Scientifically and business-wise, this deal looked like a perfect fit. The two companies had complementary scientific skills and each had a record of consistent goal achievement. Bravo Company had some winning products in a category that Alpha was deeply interested in. If you talked to Alpha’s HR people, they would tell you the merger was handled perfectly.
However, something was amiss, because nine of the 12 Bravo executive team members left the company in the first year along with 15 of the 20 vice-presidents. Six of these VPs were also key science leaders.
Bravo’s scientific knowledge was a fraction of what it had been 12 months before. Neither of the strategic objectives for the acquisition was realised. Underneath the surface, at a level no one had time to address, were issues of mistrust from Bravo members toward Alpha.
It was unclear how the different projects were to proceed with two sets of research protocols, different approval processes, and Alpha’s reputation for a heavy top-down management style.
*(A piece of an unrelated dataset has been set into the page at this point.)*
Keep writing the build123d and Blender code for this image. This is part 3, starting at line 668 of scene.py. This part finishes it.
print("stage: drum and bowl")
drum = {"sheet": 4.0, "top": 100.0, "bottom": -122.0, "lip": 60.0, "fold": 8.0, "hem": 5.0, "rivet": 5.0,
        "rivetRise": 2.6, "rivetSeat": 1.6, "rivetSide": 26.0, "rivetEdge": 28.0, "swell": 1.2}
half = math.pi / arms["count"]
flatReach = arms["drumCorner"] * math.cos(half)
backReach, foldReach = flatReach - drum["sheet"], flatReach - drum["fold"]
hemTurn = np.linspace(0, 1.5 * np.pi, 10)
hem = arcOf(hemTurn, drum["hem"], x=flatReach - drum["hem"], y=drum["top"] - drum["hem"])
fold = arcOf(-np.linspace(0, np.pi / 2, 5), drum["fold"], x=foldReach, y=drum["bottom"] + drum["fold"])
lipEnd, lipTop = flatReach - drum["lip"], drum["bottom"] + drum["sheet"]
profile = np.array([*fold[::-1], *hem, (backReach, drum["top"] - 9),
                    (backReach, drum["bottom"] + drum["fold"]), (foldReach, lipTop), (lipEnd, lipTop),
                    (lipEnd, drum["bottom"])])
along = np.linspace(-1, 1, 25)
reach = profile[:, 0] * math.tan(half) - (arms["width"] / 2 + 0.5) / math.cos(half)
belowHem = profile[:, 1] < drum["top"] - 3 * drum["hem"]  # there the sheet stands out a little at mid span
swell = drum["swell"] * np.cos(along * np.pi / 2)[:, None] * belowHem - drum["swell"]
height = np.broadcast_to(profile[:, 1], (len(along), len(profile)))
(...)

The suspicions about “how we are going to do things around here” drove away many key Bravo leaders.
In the second example, when Procter & Gamble purchased the Richardson-Vicks Company some years ago, the shaping of a common culture led to great success. In Asia, for example, the former rivals were expected to be teammates in 11 countries. Todd Garrett, the division vice-president, faced the dilemma of uniting these warring factions to grow the business.
“After all, what people really harbour in their hearts and minds are the roots of those actions that play out every day in the workplace”
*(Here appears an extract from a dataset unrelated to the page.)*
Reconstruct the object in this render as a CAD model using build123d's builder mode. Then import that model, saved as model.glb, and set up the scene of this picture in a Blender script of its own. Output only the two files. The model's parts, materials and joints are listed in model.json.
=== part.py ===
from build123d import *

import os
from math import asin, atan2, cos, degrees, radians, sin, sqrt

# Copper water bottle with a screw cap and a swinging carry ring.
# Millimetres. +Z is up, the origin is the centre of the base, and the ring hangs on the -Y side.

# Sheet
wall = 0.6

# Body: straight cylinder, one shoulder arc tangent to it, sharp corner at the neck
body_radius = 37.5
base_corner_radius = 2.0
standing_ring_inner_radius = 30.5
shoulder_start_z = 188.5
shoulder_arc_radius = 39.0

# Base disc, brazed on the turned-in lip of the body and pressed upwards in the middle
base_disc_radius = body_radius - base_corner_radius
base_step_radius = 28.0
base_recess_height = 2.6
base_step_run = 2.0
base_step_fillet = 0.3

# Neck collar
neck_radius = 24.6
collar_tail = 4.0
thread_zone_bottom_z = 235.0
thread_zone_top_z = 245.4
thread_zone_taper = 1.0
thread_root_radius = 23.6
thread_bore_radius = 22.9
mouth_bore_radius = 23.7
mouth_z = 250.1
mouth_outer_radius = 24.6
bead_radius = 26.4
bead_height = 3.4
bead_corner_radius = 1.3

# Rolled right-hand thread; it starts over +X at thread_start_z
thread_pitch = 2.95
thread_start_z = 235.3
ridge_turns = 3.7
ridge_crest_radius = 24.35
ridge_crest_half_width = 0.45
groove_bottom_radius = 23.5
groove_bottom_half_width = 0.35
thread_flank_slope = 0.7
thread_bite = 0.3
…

Garrett also was given a profit target for the division that greatly exceeded the best collective results the two entities had ever produced. Gathering key leaders from the 11 countries, plus leaders of his corporate staff, he started working with his team on important strategy and business issues. They reached consensus and developed real commitment for a division strategy, mission and core values.
These priorities and explicit values and beliefs were the first pillar of the new Asia Pacific division’s culture. After all, what people really harbour in their hearts and minds are the roots of those actions that play out every day in the workplace.
The new executive team members built trust in each other in these work sessions and then began working on the second cultural pillar: the redesign of key processes and systems so that the different business units and functions could naturally collaborate on their agreed-upon priorities.
One of the new structures was a system of cross-functional/geographical business teams designed to roll out new products in all countries simultaneously. Each general manager led a business team for one of the division’s major brands. Expectations were exchanged and agreed among the subsidiaries and between the subsidiaries and division headquarters. The organisation now had a common way of doing things that everyone agreed would build the business.
In the first full fiscal year following all this organisational work, the Asia Pacific division relied on the two cultural pillars it had created, exceeded its “impossible” profitability goal, and became the most profitable division in all of Procter & Gamble. As these examples show, paying attention to culture does matter to the business.
Involving the key players in shaping and maintaining the cultural pillars can yield high performance rather than great disappointment.